+++ Supplied data +++

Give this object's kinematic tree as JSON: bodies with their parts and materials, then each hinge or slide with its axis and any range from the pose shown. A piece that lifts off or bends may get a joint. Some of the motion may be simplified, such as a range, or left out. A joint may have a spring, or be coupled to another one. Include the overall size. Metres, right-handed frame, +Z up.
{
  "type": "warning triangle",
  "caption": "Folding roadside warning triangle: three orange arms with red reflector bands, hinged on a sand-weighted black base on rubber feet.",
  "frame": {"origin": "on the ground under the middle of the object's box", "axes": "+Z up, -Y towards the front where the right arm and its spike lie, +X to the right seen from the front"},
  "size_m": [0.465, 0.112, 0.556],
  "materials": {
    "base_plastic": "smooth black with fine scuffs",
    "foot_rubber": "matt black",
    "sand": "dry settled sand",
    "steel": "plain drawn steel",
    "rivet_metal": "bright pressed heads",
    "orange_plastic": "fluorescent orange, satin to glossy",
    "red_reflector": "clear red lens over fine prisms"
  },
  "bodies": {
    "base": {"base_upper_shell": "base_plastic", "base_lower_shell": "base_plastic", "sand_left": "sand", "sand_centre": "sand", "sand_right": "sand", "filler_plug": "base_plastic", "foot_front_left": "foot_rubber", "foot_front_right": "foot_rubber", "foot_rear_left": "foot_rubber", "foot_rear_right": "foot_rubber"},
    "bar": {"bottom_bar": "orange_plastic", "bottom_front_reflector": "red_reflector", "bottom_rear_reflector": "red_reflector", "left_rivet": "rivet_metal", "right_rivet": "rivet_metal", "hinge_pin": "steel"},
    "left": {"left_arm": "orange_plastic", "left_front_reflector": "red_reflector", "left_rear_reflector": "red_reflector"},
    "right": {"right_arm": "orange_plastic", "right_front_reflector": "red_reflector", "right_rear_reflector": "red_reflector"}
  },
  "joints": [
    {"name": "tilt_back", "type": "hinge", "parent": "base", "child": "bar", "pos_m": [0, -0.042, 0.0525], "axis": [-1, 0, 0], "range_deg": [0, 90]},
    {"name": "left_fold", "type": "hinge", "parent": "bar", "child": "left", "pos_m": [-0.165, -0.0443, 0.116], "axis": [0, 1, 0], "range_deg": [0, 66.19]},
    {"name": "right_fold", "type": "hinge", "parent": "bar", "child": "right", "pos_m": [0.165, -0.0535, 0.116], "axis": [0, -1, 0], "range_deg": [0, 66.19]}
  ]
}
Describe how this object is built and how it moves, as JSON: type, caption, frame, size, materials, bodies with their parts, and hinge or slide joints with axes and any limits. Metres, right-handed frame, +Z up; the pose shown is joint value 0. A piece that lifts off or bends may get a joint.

+++
+++ Supplied data +++

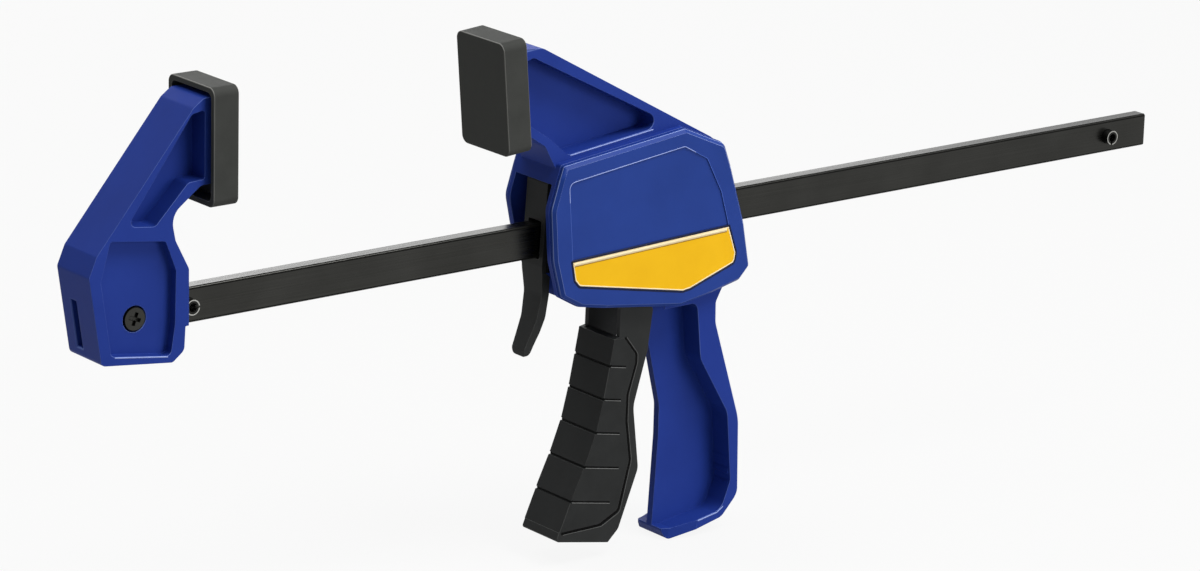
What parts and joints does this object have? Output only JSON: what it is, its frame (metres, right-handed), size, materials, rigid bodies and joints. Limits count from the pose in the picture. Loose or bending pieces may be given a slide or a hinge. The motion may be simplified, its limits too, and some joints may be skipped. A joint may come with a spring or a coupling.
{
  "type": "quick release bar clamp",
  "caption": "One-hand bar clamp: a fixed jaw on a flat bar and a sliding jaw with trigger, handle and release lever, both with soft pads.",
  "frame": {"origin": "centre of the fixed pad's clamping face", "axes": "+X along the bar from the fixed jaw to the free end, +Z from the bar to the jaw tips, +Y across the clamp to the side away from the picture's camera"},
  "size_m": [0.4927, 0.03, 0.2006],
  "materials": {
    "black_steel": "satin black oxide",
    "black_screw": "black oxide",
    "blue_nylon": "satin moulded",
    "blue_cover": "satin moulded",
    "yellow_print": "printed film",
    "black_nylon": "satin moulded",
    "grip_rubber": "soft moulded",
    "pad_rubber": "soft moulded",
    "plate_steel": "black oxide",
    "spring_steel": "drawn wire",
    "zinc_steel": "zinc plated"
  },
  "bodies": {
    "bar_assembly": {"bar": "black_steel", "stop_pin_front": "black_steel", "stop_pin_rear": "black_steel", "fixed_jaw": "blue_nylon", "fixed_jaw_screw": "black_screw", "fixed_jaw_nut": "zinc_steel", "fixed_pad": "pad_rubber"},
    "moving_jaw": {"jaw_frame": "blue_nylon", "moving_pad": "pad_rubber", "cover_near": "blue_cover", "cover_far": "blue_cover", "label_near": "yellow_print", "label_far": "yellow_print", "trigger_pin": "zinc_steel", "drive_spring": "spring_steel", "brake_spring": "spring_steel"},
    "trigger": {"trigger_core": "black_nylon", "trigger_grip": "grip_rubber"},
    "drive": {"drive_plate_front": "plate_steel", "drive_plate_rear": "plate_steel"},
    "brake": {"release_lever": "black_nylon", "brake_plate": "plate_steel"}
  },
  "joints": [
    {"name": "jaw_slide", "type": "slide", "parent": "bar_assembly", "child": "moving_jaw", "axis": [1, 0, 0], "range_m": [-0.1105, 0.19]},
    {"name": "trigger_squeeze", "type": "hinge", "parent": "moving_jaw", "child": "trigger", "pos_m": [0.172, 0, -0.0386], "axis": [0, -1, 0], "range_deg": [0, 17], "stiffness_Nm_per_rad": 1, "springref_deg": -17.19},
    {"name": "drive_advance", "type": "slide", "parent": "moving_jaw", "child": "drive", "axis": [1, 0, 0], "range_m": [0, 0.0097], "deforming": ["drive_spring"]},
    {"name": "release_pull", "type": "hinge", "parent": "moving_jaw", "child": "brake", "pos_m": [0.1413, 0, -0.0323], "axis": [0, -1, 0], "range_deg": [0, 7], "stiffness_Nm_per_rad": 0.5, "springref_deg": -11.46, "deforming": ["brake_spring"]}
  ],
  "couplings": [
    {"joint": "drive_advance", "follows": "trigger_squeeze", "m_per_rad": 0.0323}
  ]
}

+++

◆ **What to produce**
Say how many lines of the listing above contain "slide", with no other words.

◆ **Reply to the task**
5